Getting off the train in Gansu was like going back to Mao-era China. There were as many people in the street as there were cars. It was dirty and alive, something a first-timer to Beijing might comment. But Lanzhou (兰州), the capital of Gansu, is more like Beijing 20 years ago (I’ve only seen pictures). Beijing has since undergone a massive overhaul of modernization (which I’ve seen in person). Western China has industrialized at light-speed too, by western standards, but it still has a long way to go.

Gansu's natural beauty

Gansu’s rural areas, by contrast, are beautiful. On a map, it’s a slender and long

province. In the north, JiaYuGuan (嘉峪关) is home to the western end of the Great Wall, and DunHuang (敦煌) has an entire mountain full of Buddhist cave drawings over 1000 years old. One sculpture within the mountain is five stories high. Northern Gansu is worth seeing, to be sure, but I was most taken by the Tibetan and Muslim autonomous regions in the south. There was either a mosque or a temple every kilometer, with the backdrop of stunning mountain ranges clad in perennial snow. I must have seen over a hundred mosques, and almost as many Buddhist temples. It felt like a trippy clash of cultures. Gansu looks exactly like its location, half way in between Shanghai and Kazakhstan. Hearing Chinese people of the Hui (回) ethnicity speaking Mandarin followed by Arabic was a full-blown sensory overload.

On two separate occasions, I was invited to chat and drink tea with Tibetan Buddhist monks. Both were fascinating experiences, for the topic of conversation and the opportunity to use Mandarin as a common second language. The first monk’s Mandarin was out of practice, so we sat there sipping tea, exchanging a sentence here and there. I told him I wasn’t sure what I wanted to do with my life (perhaps a little too aggressive). He responded by writing down a word in Tibetan, that the monk from the second conversation helped me translate as “dao li” (道理), which means reason. It’s an interesting word in Chinese because the first character, 道, is the same dao as Daoism, and literally means “the way.” So I’m to find a reason to live? Or stop looking for a reason and just go with the flow? I’m left to wonder.

The second conversation lasted longer because the monk’s Mandarin was almost perfect. I asked him when he started training to become a monk.

“14.”

“What’s it like living here?”

“Simple.” He talked about getting to meet visitors from all over the world, and I couldn’t resist from asking, “what do you think of Trump?”

“He’s a businessman, right?” I’m a little surprised he reads the news, or, for that matter, gets the news. He’s never left his hometown where the monastery is located. I wonder what kind of image he has of me and where I come from.

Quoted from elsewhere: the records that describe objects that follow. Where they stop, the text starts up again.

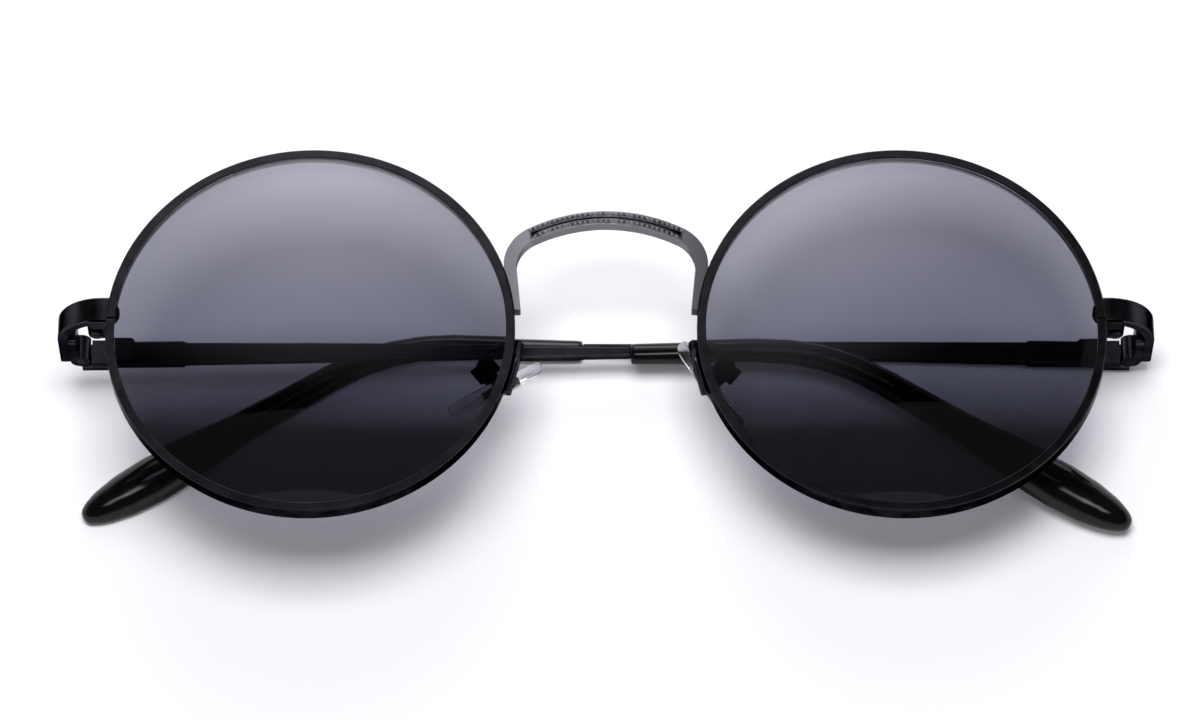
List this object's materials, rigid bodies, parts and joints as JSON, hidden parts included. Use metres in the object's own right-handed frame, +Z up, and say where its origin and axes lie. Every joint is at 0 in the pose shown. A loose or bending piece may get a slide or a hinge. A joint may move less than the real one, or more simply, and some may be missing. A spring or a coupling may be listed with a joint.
{
  "type": "sunglasses",
  "caption": "Round metal sunglasses with an arch bridge, gradient lenses and acetate temple tips, folded and lying face up on a flat surface.",
  "frame": {"origin": "on the supporting surface, under the centre of the bounding box of the folded glasses", "axes": "+X to the wearer's left (right in a view of the front), +Y to the brow, +Z up out of the fronts of the lenses"},
  "size_m": [0.129, 0.0478, 0.0197],
  "materials": {
    "black_metal": "satin black electroplate over nickel-silver wire",
    "gunmetal": "gunmetal plate, polished on the bead crowns",
    "lens_tint": "polished, grey gradient tint",
    "black_acetate": "tumbled and polished acetate",
    "clear_pad": "clear soft moulded pad",
    "pad_wire": "plated wire",
    "screw_steel": "turned and blackened screws"
  },
  "bodies": {
    "front": {"bridge": "gunmetal", "left_rim": "black_metal", "left_lens": "lens_tint", "left_end_piece": "black_metal", "left_rim_lock_upper": "black_metal", "left_rim_lock_lower": "black_metal", "left_rim_lock_screw": "screw_steel", "left_pad_arm": "pad_wire", "left_pad_box": "pad_wire", "left_pad_screw": "screw_steel", "left_hinge_front_leaf": "black_metal", "left_hinge_screw": "screw_steel", "right_rim": "black_metal", "right_lens": "lens_tint", "right_end_piece": "black_metal", "right_rim_lock_upper": "black_metal", "right_rim_lock_lower": "black_metal", "right_rim_lock_screw": "screw_steel", "right_pad_arm": "pad_wire", "right_pad_box": "pad_wire", "right_pad_screw": "screw_steel", "right_hinge_front_leaf": "black_metal", "right_hinge_screw": "screw_steel"},
    "temple_left": {"left_temple_bar": "black_metal", "left_temple_tip": "black_acetate", "left_hinge_temple_leaf": "black_metal"},
    "temple_right": {"right_temple_bar": "black_metal", "right_temple_tip": "black_acetate", "right_hinge_temple_leaf": "black_metal"},
    "nose_pad_left": {"left_nose_pad": "clear_pad", "left_pad_insert": "pad_wire"},
    "nose_pad_right": {"right_nose_pad": "clear_pad", "right_pad_insert": "pad_wire"}
  },
  "joints": [
    {"name": "left_temple_hinge", "type": "hinge", "parent": "front", "child": "temple_left", "pos_m": [0.06198, 0.0029, 0.00285], "axis": [0, -1, 0], "range_deg": [0, 89.5]},
    {"name": "right_temple_hinge", "type": "hinge", "parent": "front", "child": "temple_right", "pos_m": [-0.0622, 0.0029, 0.00827], "axis": [0, 1, 0], "range_deg": [0, 92.39]},
    {"name": "left_pad_rock", "type": "hinge", "parent": "front", "child": "nose_pad_left", "pos_m": [0.01396, -0.0027, 0.00915], "axis": [0.2242, 0.2649, -0.9379], "range_deg": [-31, 3]},
    {"name": "right_pad_rock", "type": "hinge", "parent": "front", "child": "nose_pad_right", "pos_m": [-0.01381, -0.0027, 0.01036], "axis": [-0.3051, 0.2649, -0.9147], "range_deg": [-31, 3]}
  ]
}
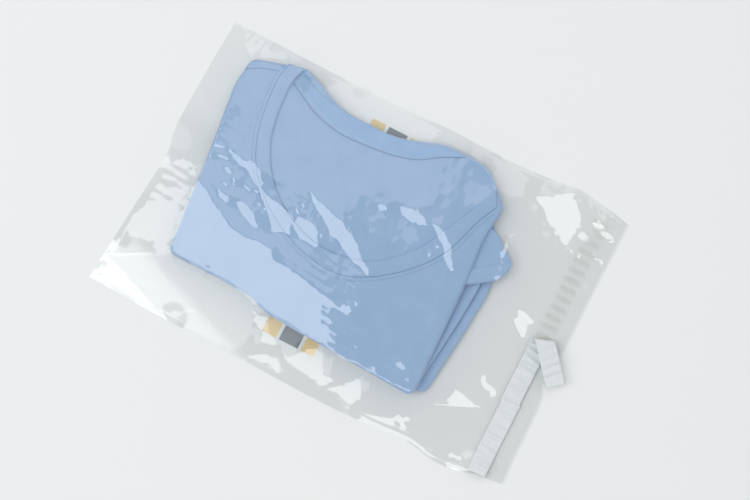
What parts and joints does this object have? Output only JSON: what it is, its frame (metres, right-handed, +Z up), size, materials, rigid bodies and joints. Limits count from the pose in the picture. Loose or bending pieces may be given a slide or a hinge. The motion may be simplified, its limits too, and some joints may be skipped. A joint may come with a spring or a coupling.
{
  "type": "self-seal plastic garment bag",
  "caption": "Clear flat film bag with a line of adhesive across its mouth and a part-peeled release liner, holding a folded scoop-neck T-shirt.",
  "frame": {"origin": "centre of the bag's underside, on the face that it lies on", "axes": "+X from the welded closed end to the open mouth, +Y across the bag, +Z up from the table"},
  "size_m": [0.4038, 0.264, 0.0166],
  "materials": {
    "clear_film": "clear gloss polythene film",
    "adhesive": "clear tacky adhesive line",
    "liner_film": "satin silicone-coated film",
    "jersey": "soft single jersey knit",
    "rib_knit": "fine rib knit"
  },
  "bodies": {
    "root": {"film_pouch": "clear_film", "adhesive_strip": "adhesive", "release_liner": "liner_film", "shirt_body": "jersey", "neckband": "rib_knit", "sleeve_right": "jersey", "sleeve_left": "jersey"}
  },
  "joints": []
}
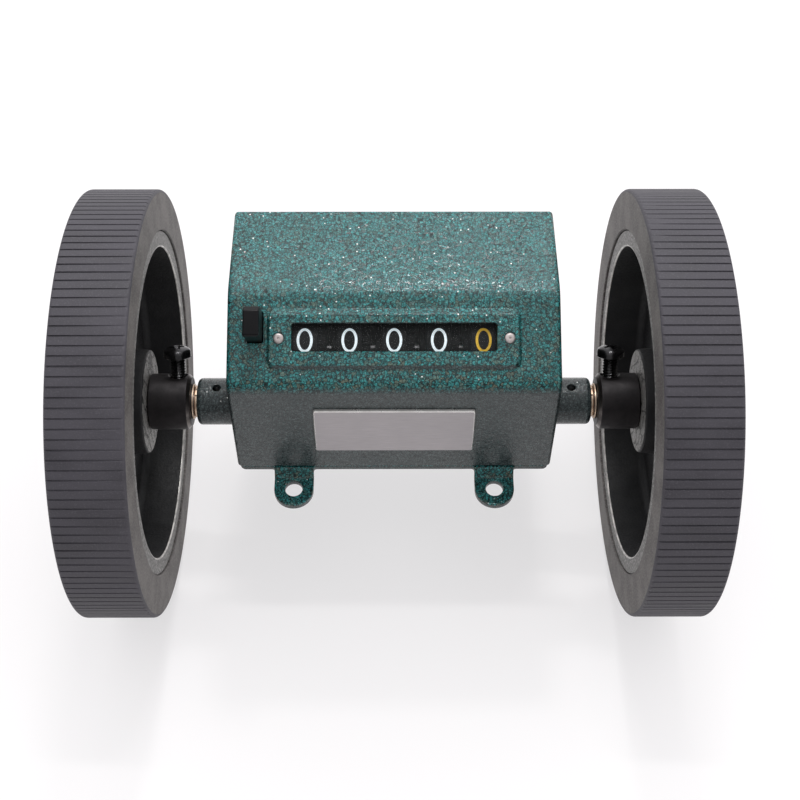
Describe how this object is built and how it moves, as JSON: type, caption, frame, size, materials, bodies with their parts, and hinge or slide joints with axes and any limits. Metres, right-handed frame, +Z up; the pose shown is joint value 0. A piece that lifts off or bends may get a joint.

He explains that it would be hard for Trump to be a leader if his priority is profit. “A leader’s priority should be making sure the people are clothed and fed.” Simple.

I continue to dig: “What do you think of China, the United States, of what’s going on in the world today?”

“There are good people here, and there are bad people here. The same goes for your home, there are good and bad. We don’t know if the sun will rise tomorrow. So we pray.”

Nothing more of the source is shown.